É crucial que a nova legislação exija maior transparência do Estado Controlador. O Estado deve deixar claro qual o interesse público que justificou a criação daquela companhia. Não se pode colocar qualquer interesse acima do interesse da própria companhia em prosperar.
A maior contribuição que a introdução de uma nova legislação pode trazer é dar norte à forma como o Estado atua como controlador. Este ponto é muito mais importante do que criar regras específicas para as companhias estatais, diferentes da legislação aplicável às companhias privadas. A Lei das Sociedades por Ações, reconhecida por todos como uma Lei de qualidade e de reconhecida efetividade, já rege as companhias estatais e não deve ser alterada para atender a supostas necessidades das estatais.
O que é importante é que a nova legislação proposta pelo Congresso elimine as interferências nefastas do governante do momento. São exemplos da interferência de governos, frequentemente contra o interesse do próprio Estado controlador: (i) mandatos contraditórios (p.ex. controlar tarifas e preços e, ao mesmo tempo, forçar as empresas estatais a investirem em projetos sem o devido retorno econômico, afetando negativamente a geração de caixa dessa companhias), (ii) divergências sobre a quem a diretoria responde (ao ministério ao qual está vinculado ou ainda ao conselho da companhia?), (iii) diretorias e conselhos de administração politizados combinado com a falta de autonomia no dia a dia da administração, e o mais importante, (iv) a indiferença do governo e da administração em relação à performance da estatal ao privilegiar outros interesses que não os da empresa.
É crucial que o projeto de lei enderece esses pontos. Afinal, quando estas divergências estão presentes, as estatais são fontes de corrupção e de desperdício de recursos.
Para que os recentes eventos de corrupção em companhias estatais não se repitam, pelo menos dois pontos devem ser endereçados: (i) o recrutamento da administração; e (ii) a transparência das atividades das companhias estatais quando estas atuam para atingir o interesse público que justificou a sua criação, mas sem o retorno adequado. Tal como enfatizado pela Carta Diretriz do IBGC, o Estado, como proprietário, deve deixar claro os objetivos da companhia e assegurar que o conselho de administração tenha a autonomia e a independência necessárias para atingir estes objetivos. Esta prática visa a blindar as estatais de interferências indevidas do governo e de outros interesses passageiros em detrimento da empresa e do próprio interesse público.

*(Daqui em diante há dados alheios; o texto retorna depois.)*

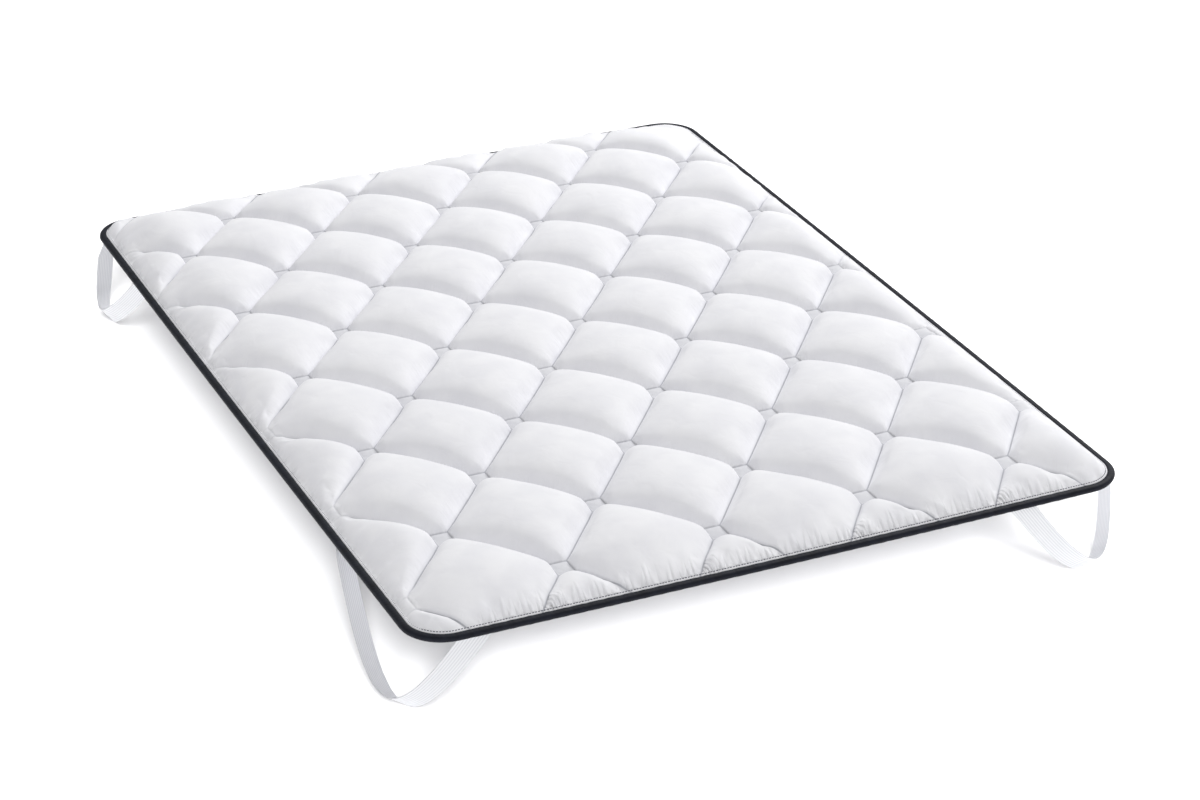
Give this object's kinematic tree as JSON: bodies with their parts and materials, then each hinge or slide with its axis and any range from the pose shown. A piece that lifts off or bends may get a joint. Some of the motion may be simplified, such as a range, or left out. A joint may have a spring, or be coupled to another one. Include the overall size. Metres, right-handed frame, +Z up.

Em relação ao primeiro ponto, para que o conselho de administração de uma estatal possa ser efetivo, é necessário a existência de um processo bem estruturado, transparente e previsível para a nomeação dos conselheiros. Isto permitirá isolar o conselho e a companhia de eventuais pressões políticas. Outros países desenvolveram metodologias transparentes e efetivas para a seleção dos administradores de companhias estatais. Vários desses mecanismos, como banco de candidatos, o uso de headhunter e a existência de um banco de perfis prévio, são ideias que podem ser adotadas no Brasil sem maiores custos e com claros ganhos para as estatais e para a sociedade brasileira.
No que diz respeito ao segundo ponto, não é apenas no Brasil que empresas estatais estão sujeitas a cumprir com outros interesses públicos que não apenas a lucratividade. É importante que estes objetivos estejam claros, bem como seu atingimento, custo e remuneração sejam reportados para o público. A transparência aqui é fundamental.
Companhias como o Banco do Brasil e a Eletrobrás têm em suas leis criadoras e em seus estatutos funções que não necessariamente são compatíveis com a maximização do lucro. A transparência sobre estas obrigações, o seu custo, e a eventual remuneração por essas atividades devem estar claros para o público. O conselho de administração dessas companhias deve acompanhar o atingimento destes objetivos e reportá-los para os acionistas e o público em geral.
O Brasil sairá ganhando com a maior transparência das empresas estatais, tenham elas acionistas minoritários ou não.